Не знаю, какую тайну этот молчаливый старик унес с собою на уютное маленькое кладбище в Севре, где он ныне покоится. Однако подозреваю, что автор «Моленшарских буржуа» был изрядный насмешник: в лице его сквозила печаль, свойственная всем великим шутникам, и, думается мне, три четверти его книг были написаны только в насмешку. У меня перед глазами превосходный очерк, посвященный Шанфлери более двадцати лет тому назад Альсидом Дюзолье; очерк включен им в книгу «Наши литераторы», представляющую собою по существу литературные мемуары. Альсид Дюзолье хорошо знал Шанфлери и судит о нем с какой-то особой, благожелательной строгостью; он подчеркивает редкостную силу иронии, которой был наделен создатель натурализма. «Под серьезной, холодной внешностью Шанфлери, — говорит он, — скрывается шаловливая, лукавая натура, иной раз прорывающаяся наружу; он остряк и шутник. Порой в нем с былою мощью просыпается тот отчаянный мистификатор, который около 1840 года слыл грозою Лана[513], тот неутомимый шалопай, который столько ночей занимался тем, что похищал вывески и ставни в своем родном городе». И Альсид Дюзолье очень забавно рассказывает, как Шанфлери, нарядившись стариком академиком, в прическе а ля Луи-Филипп и в пышном белом галстуке, скрывавшем подбородок, явился к г-же Ан-село и представился как Флорестан Дюфур, «распорядитель Тулузской Литературной академии, командированный в Париж по поэтическим делам». Он был приглашен ученой дамой на вечерний прием и тут, прислонившись к камину, дрожащим голосом прошамкал стихи, в которых сетовал на нынешний упадок трагедии.

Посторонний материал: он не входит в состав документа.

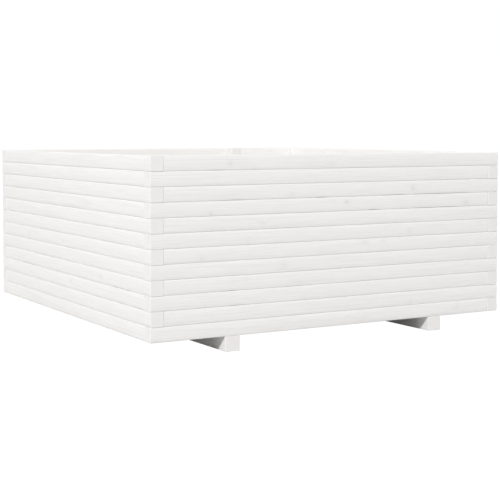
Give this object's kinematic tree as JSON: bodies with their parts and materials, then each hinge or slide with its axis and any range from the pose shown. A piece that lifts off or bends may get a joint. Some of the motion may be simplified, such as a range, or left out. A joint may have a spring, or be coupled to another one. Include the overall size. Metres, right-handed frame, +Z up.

Я не настаиваю на правдоподобности этого анекдота; за достоверность его не ручается и сам г-н Дюзолье. Но я уверен, что Шанфлери — величайший мистификатор.
Не лишенный некоторого дара выразительности и некоторого своеобразия, он старался писать плохо и питал к совершенству стиля дьявольское презрение. Ему, как колдуньям, нравилось преимущественно безобразное, однако он на свой лад был художником и в области безобразного отличался тонким вкусом.
Как создатель натурализма, он мог бы в какой-то мере тешиться ролью вождя этой школы; но он был чересчур сварлив, чтобы терпеть учеников, и жил одиноко, как Диоген.
Натуралисты имели бы полное право объявить его своим предтечей. Но они предпочитают не говорить о нем: этот предок чересчур уж похож на бедного родственника.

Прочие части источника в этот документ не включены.